The crowd gave way, & I arose aghast,

Or seemed to rise, so mighty was the trance,

And saw like clouds upon the thunder blast

The million with fierce song and maniac dance

Raging around. . . .

It is “Life” driving these masses headlong before it. The scene remains a mystery until the speaker encounters the spirit of Rousseau, who then proceeds to recount his own spiritual journey and to give some explanation as to what the scene before them represents.

“The Triumph of Life” is an allegorical dream about the search for meaning and fulfillment. The awful spectacle of people rushing frantically represents Earth’s billions who have been defeated and who are the victims of life. This includes a path-breaker like Rousseau and numerous other figures out of history whose spirits appear in sad defeat:

. . . “Dost thou behold,”

Said then my guide, “those spoilers spoiled, Voltaire,

“Frederic, & Kant, Catherine, & Leopold,

Chained hoary anarch, demagogue & sage

Whose name the fresh world thinks already old—

“For in the battle Life & they did wage

She remained conqueror. . . .

The speaker asks of his guide, Rousseau, where he came from and where he is going, and the answer is then another vision of a kind of paradise, “a valley of perpetual dream” where he is urged to drink from what, arguably, is the fountain of knowledge. The result is that a stream of humanity is revealed; all of it, however, is seemingly plunged into a kind of meaningless futility and despair:

Mask after mask fell from the countenance

And form of all, and long before the day

“Was old, the joy which waked like Heaven’s glance

The sleepers in the oblivious valley, died,

And some grew weary of the ghastly dance

“And fell, as I have fallen by the way side. . . .

The speaker ends by posing the question, “Then, what is life?” And there is no answer given.

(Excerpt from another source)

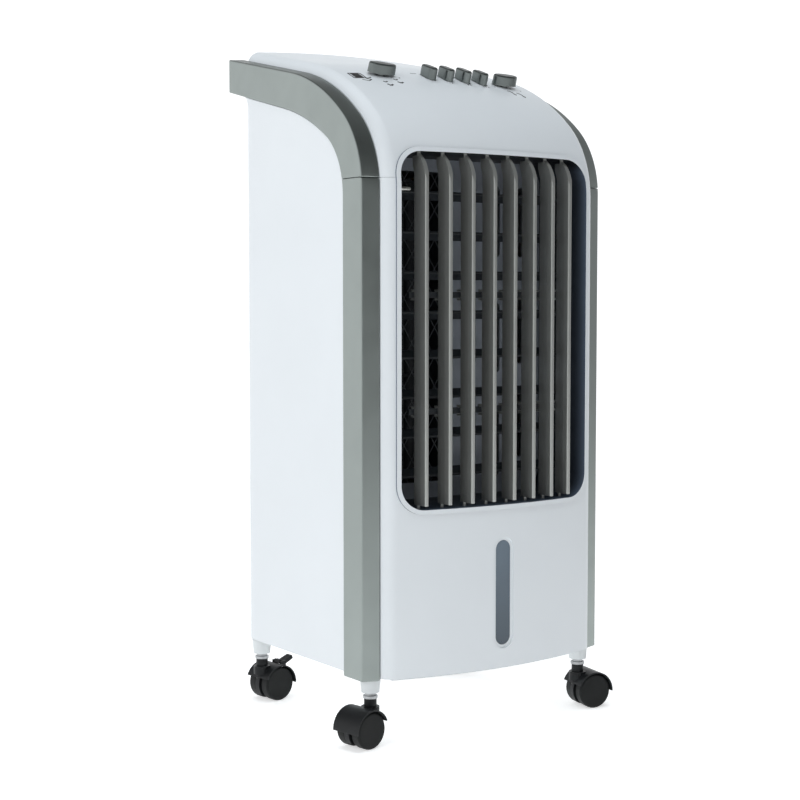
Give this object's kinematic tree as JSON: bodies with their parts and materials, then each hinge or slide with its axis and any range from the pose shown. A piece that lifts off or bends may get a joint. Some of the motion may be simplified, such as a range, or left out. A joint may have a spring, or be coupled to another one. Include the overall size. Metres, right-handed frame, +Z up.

The meaning of the poem itself is so open to interpretation that readers can only guess what the ultimate message is, but one could argue that Shelley is basically saying that no one has ever grasped what the world is all about, what the actual source of happiness and fulfillment is, and that all who have attempted this have essentially been defeated.

The poem is written in the terza rima form employed by Dante (to whom Shelley alludes in the poem), and the device of having Rousseau as the speaker’s guide simulates that of Dante meeting Virgil in Inferno. It is also worth noting that much of Shelley’s imagery derives from the Bible, especially from Revelation, the last book of the New Testament. Though Shelley was a freethinker, the terrifying, apocalyptic scenes he describes, the trancelike visions, and the speaker being granted access to some inner realm of knowledge are all related to end-times Christian thought.

Much of Shelley’s concern in “The Triumph of Life” is to create a sound-picture, a wealth of beautiful and striking words which one can value as a kind of music, apart from their meaning. The poem can also be seen as a self-conscious valedictory. Shelley knew that he was going to die young. In his “Ode to the West Wind,” he refers to his own “leaves” as falling like those of the autumn forest. “The Triumph of Life” nonetheless shows how much more he would have had to offer had he lived beyond his thirty years.